There’s lots of good stuff in this article from Rebecca McLaughlin. “When it comes to giving reasons for our faith, we Christians are playing far too defensive a game. We’ve believed that Christianity is declining. It isn’t. We’ve assumed Christianity can’t stand up in the university. It can. Too many of us think Christianity is threatened by diversity. It never has been. And too few of us think Christian sexual ethics are sustainable in the modern world. They are. On these and many other fronts, we have conceded far more ground to secularism than it deserves.”

A Manifesto for Christian Women on Instagram

Abigail Dodds: “Friends, would you commit to join me in shining the light of Christ on Instagram? I know many women are already doing this. Many are intentionally speaking the truth in love about Christ. But what if we invited more and more regular, non-famous Christian women to join this mission? What if we strategized and planned, not how to grow our own platform, but how to make him known far and wide and build up his people?”
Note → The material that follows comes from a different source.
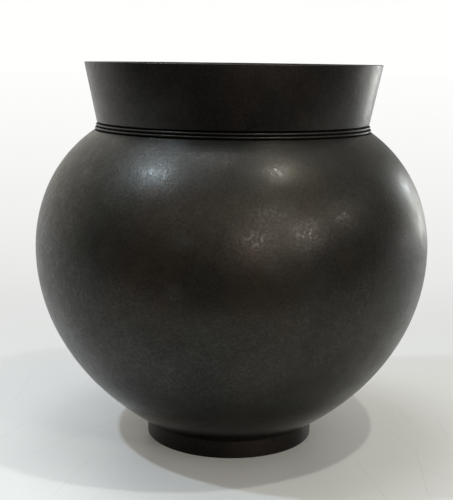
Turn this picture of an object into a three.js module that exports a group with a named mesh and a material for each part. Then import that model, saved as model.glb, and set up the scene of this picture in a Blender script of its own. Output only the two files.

A Social Media Exodus Is Coming

Also on the subject of social media: “This can’t go on indefinitely. People are getting fed up. They’re scared of waking up one morning or getting off a plane and discovering their life has been eviscerated. They’re exhausted by the mental and emotional attention that online minutia demands. They’re annoyed with how the most insignificant trends and conversations have become important sorters to separate good people from bad people. Eventually all this anxiety and weariness and frustration is going to overcome a handful of influential people, and the house of cards is going to fold, slowly but surely.”

The Brand Is Belief

There are a couple of swear words in this examination of a fast-growing new kind of church, but I guess that’s part of the story, not incidental to it. This story is also related to social media because this is one of those churches that wouldn’t exist but for Instagram. “An investigation of the Brooklyn branch of a global Pentecostal megachurch, which peddles ultra-conservative values with slick, millennial marketing.”

It Turns Out that Sexual Liberation Isn’t All that Liberating

David French: “For generations, key elements of our cultural and academic elite have been arguing … that liberation from religion and liberation from marriage were prerequisites to true human flourishing. If you asked an early era sexual revolutionary for his prediction for a culture with profoundly less religious practice, less marriage, and many fewer moral restraints on sexual practice, I sincerely doubt that he’d respond that he believed that culture would be less happy, with people having less sex.”

Hearing the Story Again for the First Time

“Reading Luke’s gospel in a manner that does not permit it to be overshadowed by its conclusion will grant themes of Christ’s kingdom and its earthly impact far greater prominence. The connection of the coming of the Son of Man with something like the sanguinary destruction of the city of Jerusalem might be unsettling for the sensibilities of contemporary Western readers, yet is a very important part of the projected fulfilment of Luke’s kingdom themes.”

“Where Are You From?”

A young lady reflects on having grown up all over the world rather than in one place. “I have adopted a new identity: Citizen of Heaven. As my identity is found in him, and as my eternity will be found there also, I rest in the assurance that I do have a home.”

Flashback: 10 Ugly Numbers Describing Pornography Use

These numbers prove statistically what we already known anecdotally—that pornography is a significant issue afflicting our society and our church. As Christians we can and must be prepared to help those who are struggling with it and to assure them that they can be forgiven and freed.

The more you read Scripture, the more you actually talk to God rather than think about fear.